Now notice a few things about verses 14 and 15. Some believe that Jesus was a disciple of John, and that his ministry didn’t begin until John was arrested. After the arrest, he packed up and went back to Galilee, his home. These two verses—14 and 15—summarize the content of Jesus’ preaching: repentance and belief in the Good News. Two statements:
- “The time is fulfilled, and the kingdom of God has come near.”
- “The time” is the time of salvation; it’s here—finally.
- “the kingdom of God” The kingdom is central to Jesus’ preaching. It’s not as if Jesus invented the idea; it’s already mentioned in many places in the Hebrew Scriptures, e.g., Psalm 47.7, Psalm 103.19, and Exodus 15.18, to name just a few. Can you find more?
- The “kingdom” is where God reigns. Of course, God reigns over the entire cosmos, though not everyone acknowledges that; that’s sin and rebellion.
- “The kingdom of God has come near” Does that mean right now, or is it in the near future? Some of Jesus’ parables, e.g., the Parable of the Growing Seed, suggest gradual growth of the kingdom until the time of “harvest”. A common answer to our question is the concept of “already/not yet”. The kingdom is already here, but it’s developing; it’s not yet.
That’s the first two verses, a transition from the introduction to the gospel in verses 1-13 and an introduction to the rest of the gospel, starting with the call of the first disciples.
The “call” story is set on the Sea of Galilee. The Sea is six or seven miles wide and thirteen or fourteen miles long (the size of some of the lakes in the Kawarthas?), and it’s 682 feet below sea level (I never knew that). Fishing was a major industry in Galilee; fish was a staple of the diet of the area—other meat was very expensive—and it was salt fish because fresh fish could not be transported over long distances.
The four fishers who are called are two sets of brothers. Simon and Andrew are sons of Jonah (not that Jonah!), and James and John are sons of Zebedee. These four become the central disciples in Jesus’ group. They’re the only ones in the gospels who have speaking parts, and they’re the ones who seem to accompany Jesus everywhere, sometimes without Andrew, e.g., at the Transfiguration.
It appears that Zebedee’s fishery was the more prosperous of the two: 1) he had employees and 2) Simon and Andrew are fishing in a different way from James and John, i.e., Simon and Andrew cast a net into the water, a net which is small enough to be cast, while James and John are setting a net something like a seine net, which is bigger. The Greek original refers to the two types of nets with different terms.
The call is simple, “Follow me,” but the rest of the call is intriguing, “I will make you fish for people.” Of course, we get it; you don’t fish for people, but it works as a metaphor; people, like fish, will be “caught”. The notion of fishing for people was already current among Jews of the time. It’s mentioned in at least four of the prophets: Jeremiah, Ezekiel, Amos, and Habakkuk. As mentioned by these prophets, it has potentially ominous overtones because it entails judgment, but it also speaks of redemption and pardon, a rescue from sin and death.

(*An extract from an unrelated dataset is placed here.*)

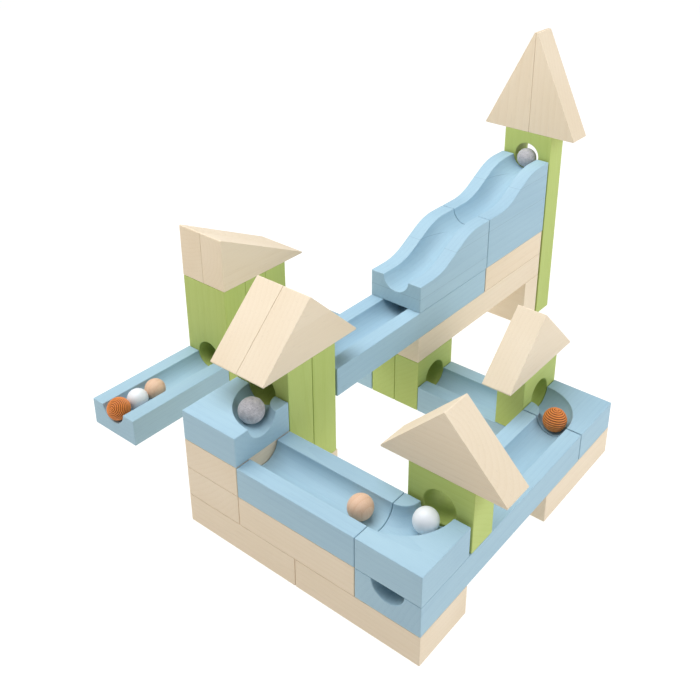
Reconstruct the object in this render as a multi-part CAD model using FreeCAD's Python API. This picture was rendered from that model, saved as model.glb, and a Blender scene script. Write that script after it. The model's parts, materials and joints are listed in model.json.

Another thing is Mark’s “immediately”. People say that Mark’s gospel is “immediate”, it’s about an urgent situation, an immediate reorientation of one’s life. “Immediately” occurs sixty-nine times in the New Testament, twenty-seven of them in Mark. But it’s still a valid question, “Why would Simon, Andrew, James, and John react ‘immediately’”? Was it simply Jesus’ authority, or did they already know each other anyway, and it was just another step in a developing relationship? Jesus was preaching in the synagogues of the area; maybe they’d already heard him? Talked with him? Maybe they had common interests and aspirations?
We clearly have a lot of questions—and some answers. What do you think?